## PROBLEM DETAILS
Write the listing out again, all of it, word for word.

## SUPPLIED INFORMATION
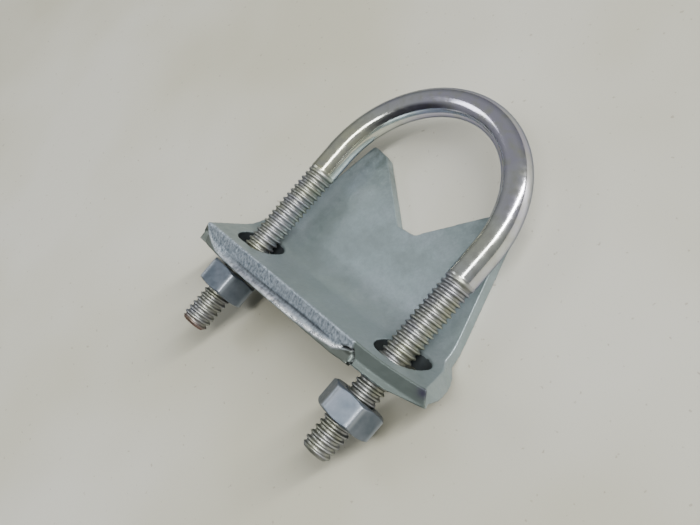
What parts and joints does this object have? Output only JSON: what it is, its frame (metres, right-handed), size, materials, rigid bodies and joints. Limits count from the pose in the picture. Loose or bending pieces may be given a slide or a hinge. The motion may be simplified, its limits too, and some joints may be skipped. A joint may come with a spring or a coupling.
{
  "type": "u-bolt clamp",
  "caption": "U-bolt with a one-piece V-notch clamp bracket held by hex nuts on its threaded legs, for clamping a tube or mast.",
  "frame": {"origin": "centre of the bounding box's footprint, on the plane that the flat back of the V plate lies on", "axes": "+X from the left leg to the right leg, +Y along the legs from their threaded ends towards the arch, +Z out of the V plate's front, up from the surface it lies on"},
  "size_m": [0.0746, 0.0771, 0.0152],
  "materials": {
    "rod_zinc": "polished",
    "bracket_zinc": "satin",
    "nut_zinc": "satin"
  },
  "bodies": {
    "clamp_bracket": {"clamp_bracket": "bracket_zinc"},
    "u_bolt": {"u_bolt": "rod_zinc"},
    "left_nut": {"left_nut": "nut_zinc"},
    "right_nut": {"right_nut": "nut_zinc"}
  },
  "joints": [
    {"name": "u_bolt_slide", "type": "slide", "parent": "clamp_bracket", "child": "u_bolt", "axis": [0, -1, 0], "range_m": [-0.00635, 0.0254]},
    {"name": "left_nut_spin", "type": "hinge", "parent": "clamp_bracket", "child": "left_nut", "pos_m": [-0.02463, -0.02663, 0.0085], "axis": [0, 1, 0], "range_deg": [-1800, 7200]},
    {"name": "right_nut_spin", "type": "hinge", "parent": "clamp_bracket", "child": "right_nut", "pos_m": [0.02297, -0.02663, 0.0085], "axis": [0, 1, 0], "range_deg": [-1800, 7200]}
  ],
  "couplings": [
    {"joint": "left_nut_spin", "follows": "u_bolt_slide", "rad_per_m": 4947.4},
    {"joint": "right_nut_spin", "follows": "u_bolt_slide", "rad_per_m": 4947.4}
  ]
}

## FINAL ANSWER
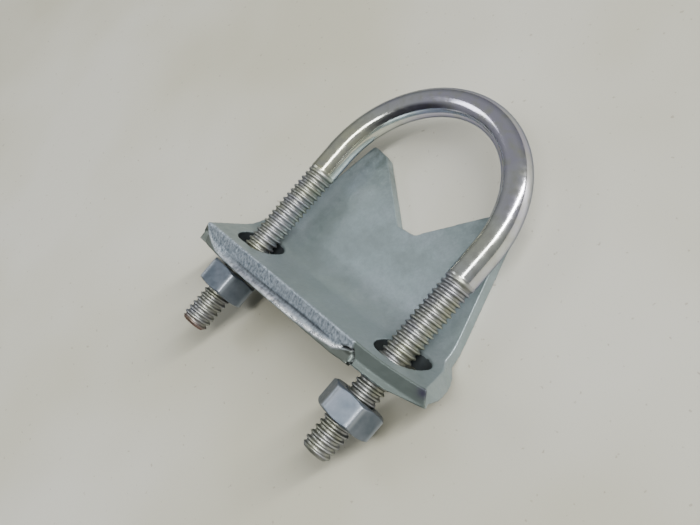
What parts and joints does this object have? Output only JSON: what it is, its frame (metres, right-handed), size, materials, rigid bodies and joints. Limits count from the pose in the picture. Loose or bending pieces may be given a slide or a hinge. The motion may be simplified, its limits too, and some joints may be skipped. A joint may come with a spring or a coupling.
{
  "type": "u-bolt clamp",
  "caption": "U-bolt with a one-piece V-notch clamp bracket held by hex nuts on its threaded legs, for clamping a tube or mast.",
  "frame": {"origin": "centre of the bounding box's footprint, on the plane that the flat back of the V plate lies on", "axes": "+X from the left leg to the right leg, +Y along the legs from their threaded ends towards the arch, +Z out of the V plate's front, up from the surface it lies on"},
  "size_m": [0.0746, 0.0771, 0.0152],
  "materials": {
    "rod_zinc": "polished",
    "bracket_zinc": "satin",
    "nut_zinc": "satin"
  },
  "bodies": {
    "clamp_bracket": {"clamp_bracket": "bracket_zinc"},
    "u_bolt": {"u_bolt": "rod_zinc"},
    "left_nut": {"left_nut": "nut_zinc"},
    "right_nut": {"right_nut": "nut_zinc"}
  },
  "joints": [
    {"name": "u_bolt_slide", "type": "slide", "parent": "clamp_bracket", "child": "u_bolt", "axis": [0, -1, 0], "range_m": [-0.00635, 0.0254]},
    {"name": "left_nut_spin", "type": "hinge", "parent": "clamp_bracket", "child": "left_nut", "pos_m": [-0.02463, -0.02663, 0.0085], "axis": [0, 1, 0], "range_deg": [-1800, 7200]},
    {"name": "right_nut_spin", "type": "hinge", "parent": "clamp_bracket", "child": "right_nut", "pos_m": [0.02297, -0.02663, 0.0085], "axis": [0, 1, 0], "range_deg": [-1800, 7200]}
  ],
  "couplings": [
    {"joint": "left_nut_spin", "follows": "u_bolt_slide", "rad_per_m": 4947.4},
    {"joint": "right_nut_spin", "follows": "u_bolt_slide", "rad_per_m": 4947.4}
  ]
}